Some of these claims are arguable, energy consumption for one, may dent the Climate Change credentials of the sector as it industrialises further. What happens if insects are released, accidentally or otherwise? What damage to crops and the economy could even an infinitesimal fraction of the 50 trillion insects the industry hopes to produce in less than a decade do if they got out?
But leaving complex life-cycle and hazard analyses aside, and taking the claims at face value, a fundamental question remains: what of the EU’s objectives to move towards more plant-based diets and away from intensive animal farming to systems with higher welfare? Are these commitments or buzz words?
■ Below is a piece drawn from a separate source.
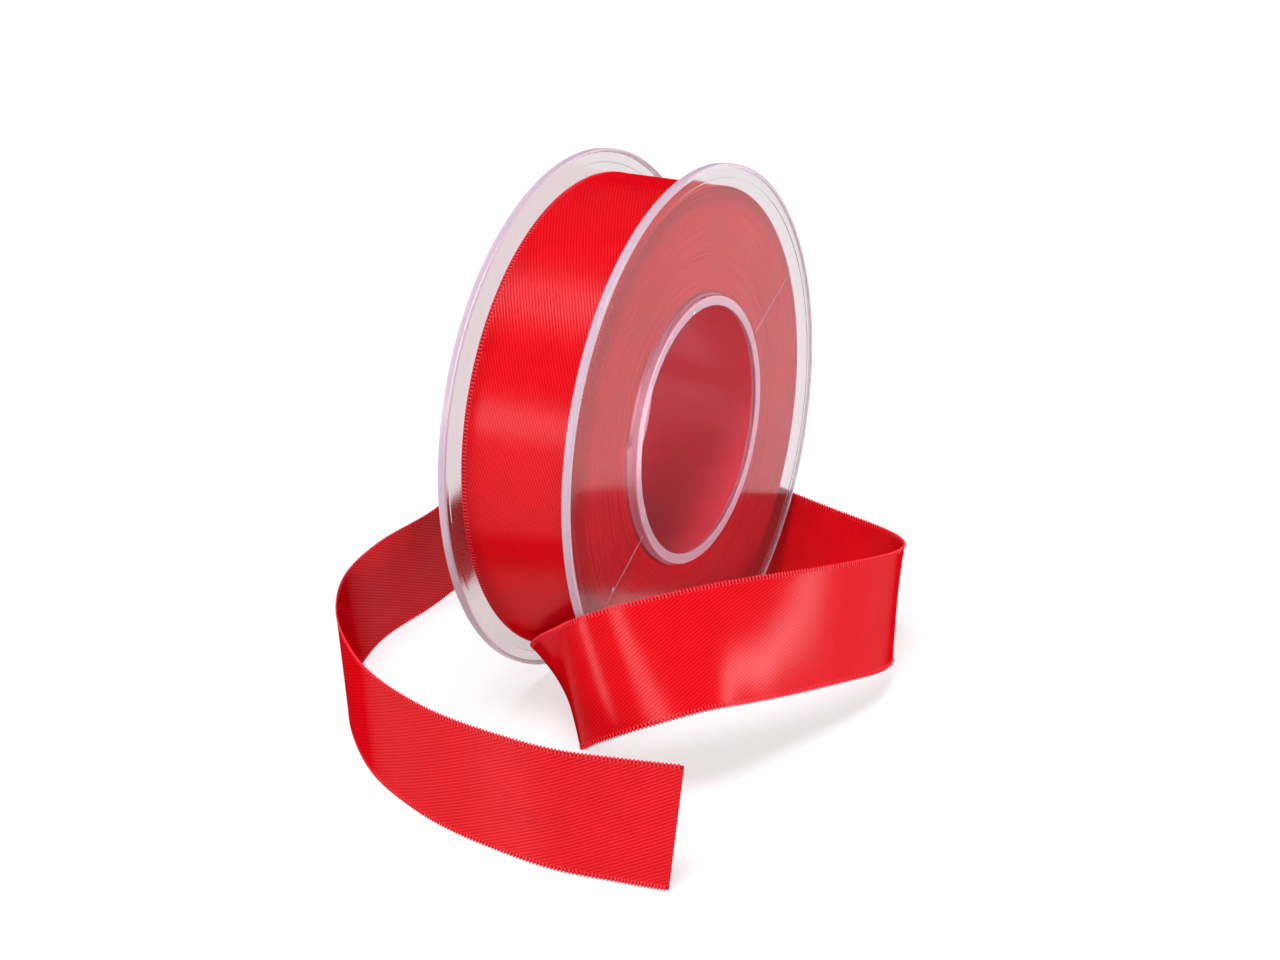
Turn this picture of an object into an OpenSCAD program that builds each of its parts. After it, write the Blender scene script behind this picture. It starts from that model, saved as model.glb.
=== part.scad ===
// Ribbon spool with a part-unrolled satin ribbon.
// Millimetres. The origin is the centre of the hub's bore, +Y is the spool's axis and +Z is up,
// so the spool stands on its two flange rims at z = -flange_d / 2.

/* [Flanges] */
// Diameter of both flanges
flange_d = 110; // [80:1:140]
// Thickness of a flange at its rim
flange_t = 1.7; // [1.2:0.1:2.5]
// Clear space between the two flanges
flange_gap = 25.8; // [12:0.1:45]
// Width of the thicker band round each rim
rim_band = 2.8; // [1.5:0.1:5]
// Depth of the shallow recess inside the rim band
face_recess = 0.3; // [0.1:0.05:0.6]

/* [Hub] */
// Diameter of the bore that a dispenser's spindle goes through
bore_d = 52; // [30:0.5:76]
// Diameter of the hub's ends, where the flanges are pressed on
spigot_d = 56; // [34:0.5:80]
// Diameter of the hub between the flanges
core_d = 57; // [35:0.5:82]
// Height of the step that the ribbon's inner end butts against
step_h = 1.5; // [0.5:0.1:3]
// Direction of the step, seen along the axis
step_angle = 12; // [0:1:360]
// Length of the ramp that runs up to the step, in degrees
ramp_angle = 64; // [30:1:120]

/* [Ribbon] */
// Width of the ribbon
ribbon_w = 24.5; // [10:0.5:40]
// Thickness of the free tail
tail_t = 0.4; // [0.3:0.05:0.6]
// Diameter of the wound ribbon
roll_d = 100.6; // [70:0.2:108]
// Shortfall of the tail's lower corner, from a cut that is not quite square
cut_skew = 2; // [0:0.1:5]

/* [Hidden] */

flange_r = flange_d / 2;
half_gap = flange_gap / 2;
half_len = half_gap + flange_t;
spigot_r = spigot_d / 2;
core_r = core_d / 2;
bore_r = bore_d / 2;
roll_r = roll_d / 2;
edge_round = 0.35;
tape_t = 0.15;
tape_w = 18;
tape_arc = 45;
wind_gap = 0.25;

CLEAR = [0.88, 0.88, 0.9, 0.4];
TAPE = [0.93, 0.92, 0.85];
RED = [0.84, 0.04, 0.07];

// The free tail. Each row is a place on the ribbon's middle line and how far the ribbon leans there:
// -90 lies flat with its outer face down, 0 stands on its edge, + leans in towards the spool.
TAIL = [
    // under the roll, between the flanges
    [-25.5, 0, -44.2, -90],
    [-13.2, 0, -49.3, -90],
    [0, 0, -51, -90],
    // leaves the roll and turns up on to its edge
    [12.5, 0, -51.4, -85],
    [25, 0.6, -49.9, -67],
    [36.5, 2.8, -46, -45],
    [47, 8, -40.2, -18],
    // rises round the front flange's rim and leans in
    [55, 15.5, -33.4, 8],
    [54.5, 25, -28.2, 33],
    [45.5, 34, -26.6, 41],
    [33, 41, -28, 29],
    // comes down on the right
    [20.5, 46.5, -30.3, 18],
    [7.5, 50.5, -33, 13],
    [-5.5, 52.7, -36.2, 10],
    [-17, 52, -39.2, 0],
    [-27, 46.7, -41.7, -15],
    [-35, 36.5, -43.3, -24],
    // passes behind the spool
    [-40, 23.5, -43.6, -24],
    [-45, 9, -43.2, -19],
    [-51, -7, -42.8, -13],
    [-55, -24, -42.6, -7],
    [-54, -42, -42.4, 2],
    [-42, -54.5, -42.4, 2],
    // stands on its edge round the left
    [-22, -55, -42.4, 0],
    [0, -53, -42.4, 4],
    [20, -54, -42.5, 3],
    [38, -49.7, -42.5, -2],
    [54, -40.5, -42.6, -3],
    [67.5, -27.5, -42.6, -2],
    [77.5, -11.5, -42.6, -1],
    // ends in front, cut across
    [83.3, 7, -42.6, 1],
    [85, 26, -42.6, 4],
    [83, 40, -42.6, 7],
    [80.5, 51.5, -42.6, 10]
];
TAIL_STEPS = 6;

// Point at t on the curve that passes through b and c
function curve(a, b, c, d, t) =
    (2 * b + (c - a) * t + (2 * a - 5 * b + 4 * c - d) * t * t + (3 * b - 3 * c + d - a) * t * t * t) / 2;

// Rows of a list with one more row added before and after it
function extended(rows) =
    let (n = len(rows))
    concat([2 * rows[0] - rows[1]], rows, [2 * rows[n - 1] - rows[n - 2]]);

function smoothed(rows, steps) =
    let (e = extended(rows))
    concat(
        [for (i = [1 : len(e) - 3], k = [0 : steps - 1])
            curve(e[i - 1], e[i], e[i + 1], e[i + 2], k / steps)],
        [e[len(e) - 2]]
    );

function unit(v) = v / norm(v);
function place(row) = [row[0], row[1], row[2]];
function heading(rows, i) =
    unit(place(rows[min(i + 1, len(rows) - 1)]) - place(rows[max(i - 1, 0)]));

// Direction across the ribbon, from its lower edge to its upper edge
function across(along, lean) =
    let (side = unit(cross([0, 0, 1], along)), rise = cross(along, side))
    cos(lean) * rise + sin(lean) * side;

// Four corners of the ribbon's section at row i
function section(rows, i) =
    let (
        along = heading(rows, i),
        width = across(along, rows[i][3]),
        skin = cross(along, width) * tail_t / 2,
        last = i == len(rows) - 1,
        low = place(rows[i]) - width * ribbon_w / 2 - (last ? along * cut_skew : [0, 0, 0]),
        high = place(rows[i]) + width * ribbon_w / 2
    )
    [low - skin, low + skin, high + skin, high - skin];

// Wall that joins two neighbouring sections
function wall(i) = [
    for (k = [0 : 3])
        let (a = 4 * i + k, b = 4 * i + (k + 1) % 4)
        each [[a, b, b + 4], [a, b + 4, a + 4]]
];

module along_y() {
    rotate([90, 0, 0])
        children();
}

module flange() {
    color(CLEAR)
        rotate_extrude($fn = 240)
            polygon([
                [spigot_r, 0],
                [flange_r - edge_round, 0],
                [flange_r, edge_round],
                [flange_r, flange_t - edge_round],
                [flange_r - edge_round, flange_t],
                [flange_r - rim_band, flange_t],
                [flange_r - rim_band - face_recess, flange_t - face_recess],
                [spigot_r, flange_t - face_recess]
            ]);
}

module front_flange() {
    translate([0, half_gap, 0])
        rotate([-90, 0, 0])
            flange();
}

module rear_flange() {
    translate([0, -half_gap, 0])
        rotate([90, 0, 0])
            flange();
}

// Arc in the spool's plane whose radius grows evenly from r1 to r2 between angles a1 and a2
function arc(r1, r2, a1, a2, pieces) = [
    for (i = [0 : pieces])
        let (share = i / pieces, a = a1 + (a2 - a1) * share)
        (r1 + (r2 - r1) * share) * [cos(a), sin(a)]
];

// Section of the ramp, swelled by extra round its outside and past its step
module ramp_section(extra) {
    foot = step_angle - ramp_angle;
    step = step_angle + extra;
    inner = core_r - 1;
    polygon(concat(
        arc(core_r + extra, core_r + step_h + extra, foot, step, 16),
        arc(inner, inner, step, foot, 16)
    ));
}

// Stands a flat section up so that its own x and y become the spool's x and z
module in_spool_plane(length) {
    translate([0, length / 2, 0])
        along_y()
            linear_extrude(length)
                children();
}

module hub_tube() {
    color(CLEAR)
        difference() {
            union() {
                in_spool_plane(2 * half_len)
                    circle(spigot_r, $fn = 240);
                in_spool_plane(flange_gap)
                    circle(core_r, $fn = 240);
                in_spool_plane(flange_gap)
                    ramp_section(0);
            }
            in_spool_plane(2 * half_len + 2)
                circle(bore_r, $fn = 240);
        }
}

module tape_section() {
    from = step_angle + 3;
    inner = core_r + 0.02;
    outer = inner + tape_t;
    polygon(concat(
        arc(inner, inner, from, from + tape_arc, 12),
        arc(outer, outer, from + tape_arc, from, 12)
    ));
}

module starter_tape() {
    color(TAPE)
        in_spool_plane(tape_w)
            tape_section();
}

module ribbon_roll() {
    color(RED)
        difference() {
            in_spool_plane(ribbon_w)
                circle(roll_r, $fn = 240);
            in_spool_plane(ribbon_w + 2)
                circle(core_r + wind_gap, $fn = 240);
            in_spool_plane(ribbon_w + 2)
                ramp_section(0.15);
        }
}

module ribbon_tail() {
    rows = smoothed(TAIL, TAIL_STEPS);
    last = len(rows) - 1;
    points = [for (i = [0 : last]) each section(rows, i)];
    start = [[0, 2, 1], [0, 3, 2]];
    finish = [[4 * last, 4 * last + 1, 4 * last + 2], [4 * last, 4 * last + 2, 4 * last + 3]];
    walls = [for (i = [0 : last - 1]) each wall(i)];
    color(RED)
        polyhedron(points, concat(start, walls, finish), convexity = 10);
}

front_flange();
rear_flange();
hub_tube();
starter_tape();
ribbon_roll();
ribbon_tail();
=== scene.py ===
"""Looks of the ribbon spool: satin ribbon, clear plastic and a plain studio."""

import math

import bpy
import numpy as np
from mathutils import Matrix, Vector


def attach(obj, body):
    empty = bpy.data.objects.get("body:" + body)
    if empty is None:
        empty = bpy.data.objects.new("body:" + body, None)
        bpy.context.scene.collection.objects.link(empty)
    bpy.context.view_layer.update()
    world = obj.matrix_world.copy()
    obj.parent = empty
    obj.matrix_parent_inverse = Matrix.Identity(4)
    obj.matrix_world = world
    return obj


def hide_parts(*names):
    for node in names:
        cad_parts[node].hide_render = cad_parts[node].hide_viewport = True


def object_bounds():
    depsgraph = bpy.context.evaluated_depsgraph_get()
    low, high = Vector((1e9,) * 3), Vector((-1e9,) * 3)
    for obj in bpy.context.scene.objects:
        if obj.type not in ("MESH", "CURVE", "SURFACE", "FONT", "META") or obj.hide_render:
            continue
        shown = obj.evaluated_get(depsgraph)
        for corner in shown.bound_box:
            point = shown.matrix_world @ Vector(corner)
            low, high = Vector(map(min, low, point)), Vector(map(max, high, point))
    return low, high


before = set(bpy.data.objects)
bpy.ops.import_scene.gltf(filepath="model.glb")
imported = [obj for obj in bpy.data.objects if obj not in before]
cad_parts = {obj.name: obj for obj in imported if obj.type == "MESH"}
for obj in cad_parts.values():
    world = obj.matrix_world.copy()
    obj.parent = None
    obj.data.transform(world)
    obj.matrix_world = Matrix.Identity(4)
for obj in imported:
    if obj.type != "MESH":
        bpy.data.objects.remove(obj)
cad_low, cad_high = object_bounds()
MM = 0.001

# ---------------------------------------------------------------------------------------------
# Sizes, in mm, as in the CAD source
# ---------------------------------------------------------------------------------------------
RIBBON_W = 24.5
CLOTH_T = 0.2  # of the real cloth: the CAD's tail is thicker
ROLL_R = 50.3
CORE_R = 28.5
STEP_H = 1.5
STEP_ANGLE = 12
RAMP_ANGLE = 64
CUT_SKEW = 2.0
FLANGE_D, FLANGE_T, FLANGE_GAP = 110, 1.7, 25.8
RIM_BAND, FACE_RECESS = 2.8, 0.3
BORE_D, SPIGOT_D = 52, 56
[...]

Animal farming: six legs to stand on
European Commission experts have stated that there is an “overwhelming lack of knowledge” surrounding industrial insect production.
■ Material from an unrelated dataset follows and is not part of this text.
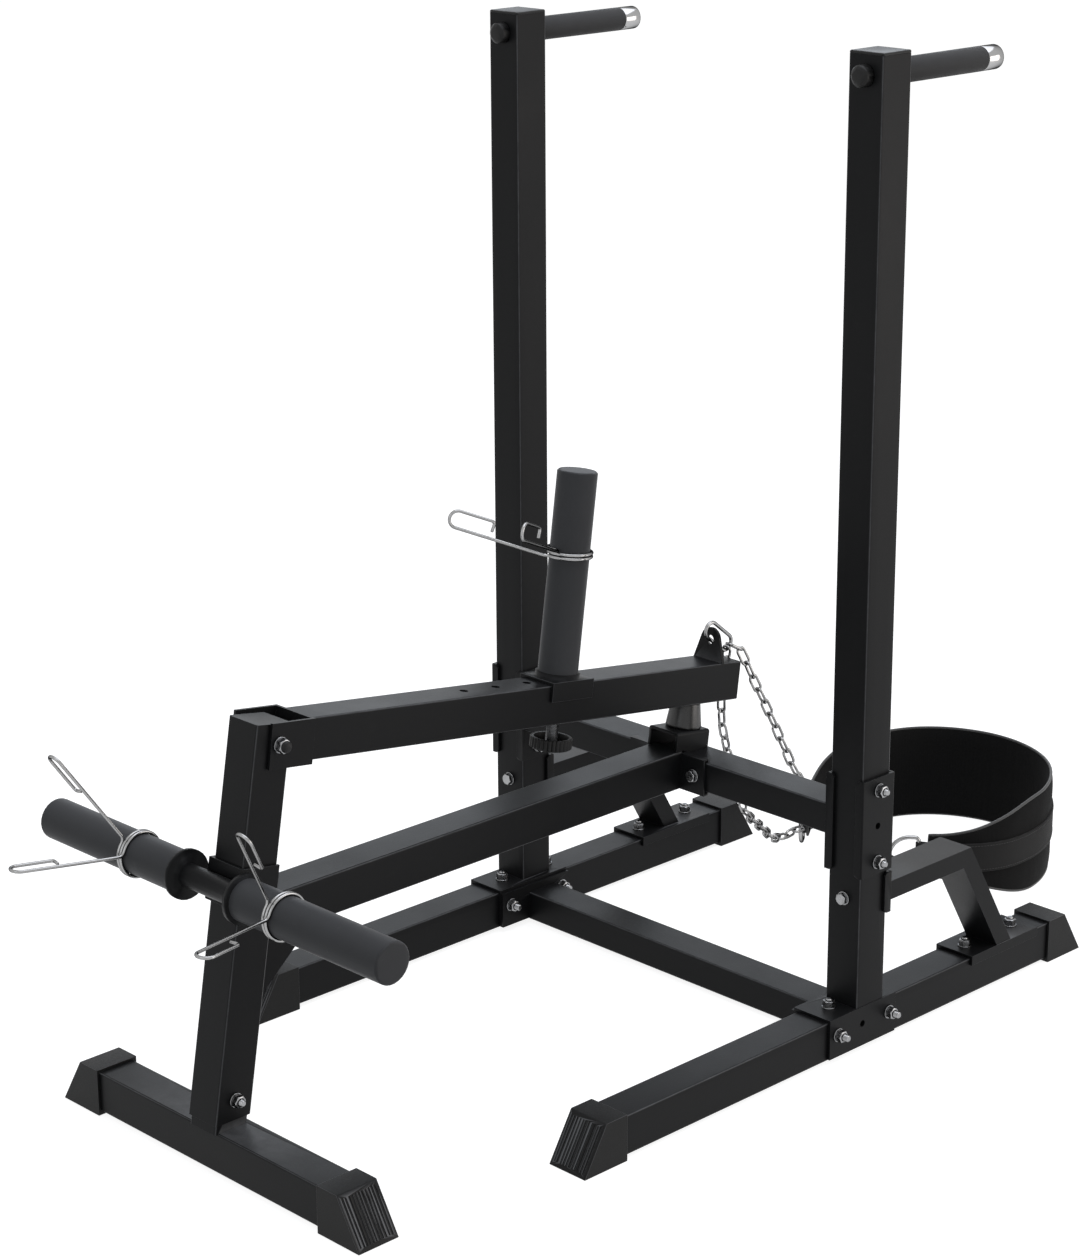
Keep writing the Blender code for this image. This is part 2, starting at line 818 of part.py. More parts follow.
def add_outer_channels(root):
    for side, sign in MIRRORED:
        body, inner = channel(CHANNEL_LENGTH, TUBE + 2 * SEAT, CHANNEL_FLANGE)
        turn = Matrix.Rotation(0 if sign > 0 else math.pi, 4, "Z")
        outer_face = UPRIGHT_X + TUBE / 2 + SEAT + PLATE
        place = Matrix.Translation((sign * outer_face, 0, CROSSBAR_Z)) @ turn
        cuts = [moved(inner, place)]
        cuts += [
            bolt_hole_x(sign * outer_face - TUBE / 4, sign * outer_face + TUBE / 4, 0, z)
            for z in (*crossbar_bolt_heights(), CROSSBAR_Z)
        ]
        solid(f"outer_channel_{side}", moved(body, place), powder_coat, root, removed=cuts)


# Rear braces


def inset(outline, distance):
    """A counter-clockwise outline moved inwards by a distance."""
    count = len(outline)
    lines = []
    for i in range(count):
        a = Vector(outline[i])
        b = Vector(outline[(i + 1) % count])
        along = (b - a).normalized()
        inward = Vector((-along.y, along.x)) * distance
        lines.append(((a + inward).to_3d(), (b + inward).to_3d()))
    corners = []
    for i in range(count):
        before, here = lines[i - 1], lines[i]
        meet = intersect_line_line(before[0], before[1], here[0], here[1])[0]
        corners.append((meet.x, meet.y))
    return corners


def brace_outline(saddle_top):
    """The bent tube in YZ, counter-clockwise seen from +X."""
    web = TUBE / 2 + SEAT + PLATE / 2
    drop = BRACE_TOP - saddle_top
    run = drop * math.tan(BRACE_LEAN)
    across_leg = BRACE_HEIGHT / math.cos(BRACE_LEAN)
    outer_foot = BRACE_BEND + run
    inner_foot = outer_foot - across_leg
    inner_rise = BRACE_TOP - BRACE_HEIGHT - saddle_top
    inner_bend = inner_foot - inner_rise * math.tan(BRACE_LEAN)
    return [
        (web, BRACE_TOP - BRACE_HEIGHT),
        (inner_bend, BRACE_TOP - BRACE_HEIGHT),
        (inner_foot, saddle_top),
        (outer_foot, saddle_top),
        (BRACE_BEND, BRACE_TOP),
        (web, BRACE_TOP),
    ]


def add_rear_brace(side, sign, root):
    x = sign * UPRIGHT_X
    saddle_top = RAIL_BOTTOM + TUBE + SEAT + PLATE
    flange_low = saddle_top - REAR_SADDLE_FLANGE
    body, saddle_inner = saddle(
        sign * RAIL_X, REAR_SADDLE_FRONT, REAR_SADDLE_REAR, flange_low
    )
    tube = shifted(across(brace_outline(saddle_top - PLATE / 2), TUBE / 2), x, 0, 0)
    hollow = inset(brace_outline(saddle_top - BRACE_WALL), BRACE_WALL)
    cavity = shifted(across(hollow, TUBE / 2 - BRACE_WALL), x, 0, 0)
    plate_height = BRACE_PLATE_HIGH - BRACE_PLATE_LOW
    plate, inner = channel(plate_height, TUBE + 2 * SEAT, CHANNEL_FLANGE)
    place = Matrix.Translation(
        (x, TUBE / 2 + SEAT + PLATE, (BRACE_PLATE_LOW + BRACE_PLATE_HIGH) / 2)
    )
    place = place @ Matrix.Rotation(math.pi / 2, 4, "Z")
    hole = bolt_hole_y(0, TUBE, x, brace_bolt_height())
    solid(
        f"rear_brace_{side}",
        tube,
        powder_coat,
        root,
        joined=[moved(plate, place), body],
        removed=[moved(inner, place), saddle_inner, cavity, hole],
    )


# Post, storage bar and centre beam


def add_front_post(root):
    top = POST_LENGTH - POST_CAP
    tube = moved(square_tube(TUBE, TUBE, -TRIMMED, top), post_frame())
    outline = rounded_rectangle(TUBE, TUBE, TUBE_CORNER)
    lid = moved(prism(outline, top - POST_CAP / 3, POST_LENGTH), post_frame())
    below = box(
        (-TUBE, POST_BASE_Y - 2 * TUBE, 0), (TUBE, POST_BASE_Y + 2 * TUBE, POST_BASE_Z)
    )
    cuts = [below]
    for height in (POST_BOLT_HEIGHT, STORAGE_HEIGHT):
        cuts.append(moved(bolt_hole_x(-TUBE, TUBE, 0, height), post_frame()))
    bore = cylinder(PIVOT_RADIUS + RUNNING_PLAY, -TUBE, TUBE, 24)
    cuts.append(shifted(along_x(bore), 0, PIVOT_Y, PIVOT_Z))
    solid("front_post", tube, powder_coat, root, joined=[lid], removed=cuts)


def storage_centre():
    return post_frame() @ Vector((0, -STORAGE_OUT, STORAGE_HEIGHT))


def add_storage_bar(root):
    half = [
        (STORAGE_DISC_X, STORAGE_ROD_RADIUS),
        (STORAGE_DISC_X, STORAGE_DISC_RADIUS),
        (STORAGE_DISC_X + STORAGE_DISC_WIDTH, STORAGE_DISC_RADIUS),
        (STORAGE_DISC_X + STORAGE_DISC_WIDTH, SLEEVE_RADIUS),
        (STORAGE_HALF - EDGE, SLEEVE_RADIUS),
        (STORAGE_HALF, SLEEVE_RADIUS - EDGE),
    ]
    sections = [(-x, radius) for x, radius in reversed(half)] + half
    centre = storage_centre()
    bar = shifted(along_x(ring_stack(sections, 26)), *centre)
    half_inner = TUBE / 2 + SEAT
    low = STORAGE_HEIGHT - STORAGE_CLAMP_BELOW
    high = STORAGE_HEIGHT + STORAGE_CLAMP_ABOVE
    clamp = box(
        (-half_inner - PLATE, -half_inner - PLATE, low), (half_inner + PLATE, TUBE / 2, high)
    )
    space = box((-half_inner, -half_inner, low - PLATE), (half_inner, TUBE, high + PLATE))
    hole = bolt_hole_x(-TUBE, TUBE, 0, STORAGE_HEIGHT)
    frame = post_frame()
    solid(
        "storage_bar",
        moved(clamp, frame),
        powder_coat,
        root,
        joined=[bar],
        removed=[moved(space, frame), moved(hole, frame)],
    )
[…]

Nevertheless, they have calculated that if all current legislative restrictions were lifted, meat and animal product prices would come down, making meat the cheaper consumer option. It is clear, therefore, that the sole interest of producing insects for feed is to prop up intensive animal farming practises that the EU has, on the other hand, agreed to stamp out.
Is using agricultural products to feed insects, to feed to animals to, then, feed them to people who should be favouring more plant-based diets a panacea or a chimaera? … and we haven’t even started on insects’ behavioural or cognitive needs if they are to be produced in industrial facilities …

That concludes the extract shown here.